# Online plans/blueprints for goat house?



## Sundari

I would like to look into constructing my own goat house for the 2 Nigerian Dwarf goats I will (hopefully) be getting soon. It seems that buying a big shed is pretty expensive, so I thought I might try to build something. Are there any web sites with plans for building your own goat house?

Thanks,
Sundari


----------



## StaceyRosado

we just built a barn this past summer/fall. It was more elaborate then you probably want to construct (or I could be wrong). 

I liked the style of the horse barn with an A frame roof so we just modeled it after plans we saw for such a building.

I suggest you get an idea of what you like structure wise and then do a search for barn or shed plans. I'm lucky that my dad can build stuff without blueprints and my mom can do drawings. 

sorry if I wasnt much more help.

Welcome also! :wave:


----------



## BeeLady

I also have 2 NDGs and didn't find much on the web for only two goats. I did like this movable goat shed I found on the Rooster Hil Farm site http://www.roosterhillfarm.com/journal/archives/2005/05/weekend-project-movable-goat-shed.php. If this link doesn't work you can search "movable goat shed" on the site.

We built our shed 6' x 10', 5 feet high at the front, 4 ft at the back and put it on skids. I use a 1/2-ton truck to pull it though our tractor will be better for farther distances. Since my goats were bottle fed and are such pets that they follow me around like puppies, I am just keeping the shed close to the house and let them roam freen when I'm outside or can keep an eye on them. I have a protective dog that keeps coyotes and other predators away while the goats are out. I keep the goats in the shed when I can't keep an eye on them and at night. The shed is predator proof.

There is also a hay manger up off the ground made of cattle panel, a mineral feeder. I only have to move their water when I move the shed. Any hay/bedding that gets left behind I put chicken scratch in and let the chickens distribute it for me (been watching too many Joe Salatin videos.)


----------



## creaturesall

I see you're from Colorado. Your weather parallels mine here in Canada in many ways. 
With that in mind I thought you might like to toss these pix in the mix while you're 
making your goat house plans. This is a converted grain shed that I painted and insulated to house my 3 ladies. 
I left lots of ventilation on the east and west ends as they are the prevailing winds here and it keeps the air inside fresh.
I chose to use wood chips on the floor and, so far, that has worked well.









I built a small annex in order to divert the wind so that they can avoid any nasty drafts. 
I have a small sliding door on the inside that I can close if I choose at night in order to keep warmth in and predators out. 









I left some room on the inside to allow for bale storage as well as a pitchfork, rake and stuff.

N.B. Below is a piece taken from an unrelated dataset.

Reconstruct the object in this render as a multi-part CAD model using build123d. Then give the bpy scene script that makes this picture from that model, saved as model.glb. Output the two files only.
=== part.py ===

I also put a window into the south side to encourage ambient heat during the cold winter months. 
I only use the indoor feeder on the most cold of days, when it is just too bitter for them to venture out. 
So far, there's not been a lick of trouble. Most days I use their outdoor feeder.









Good luck and welcome to TGS. Make sure to post lots o' pictures!


----------



## Sundari

Many thanks to everyone for the info and the welcomes! I'm so excited to get goats, and am *SO* grateful that this resource exists for those of us with a million questions! The pictures were very helpful, and inspiring. I'm still open to hearing additional suggestions from other folks, since I'm trying to learn as much as I can before I start building. Thanks to all.

-Sundari


----------



## ArcticGoats

Hi and Welcome -

We just have 4 goats (but I want MORE!!!!) but we basically built a little barn that is just a large coffee hut - you know, like all the drive thru espresso stands that you see around town. My advice is to:

1) build bigger than you think you'll need cause it will be easier than adding on (yes, we are thinking of adding on and we've only had the goats 6 months! We want to have another room for does and kids.
2) be sure to have storage - we have a small area the goats can't get to for grain and equipment storage as well as hay storage up in the loft
3) plan for electrical needs such as light, heated water, more light etc etc
4) plan for EASY cleaning which includes a way to keep the goats out from where you are working and an easy way to get the muck out

[attachment=0:8mq7fqox]akairlift07082008_04.jpg[/attachment:8mq7fqox]

ps - forgot to say that this site, lsu ag center, has lots of plans: http://www.lsuagcenter.com/en/our_offic ... ing_Plans/


----------



## Iwantgoats

Here are some good plans for various outdoor projects 

http://bioengr.ag.utk.edu/Extension/Ext ... List97.htm


----------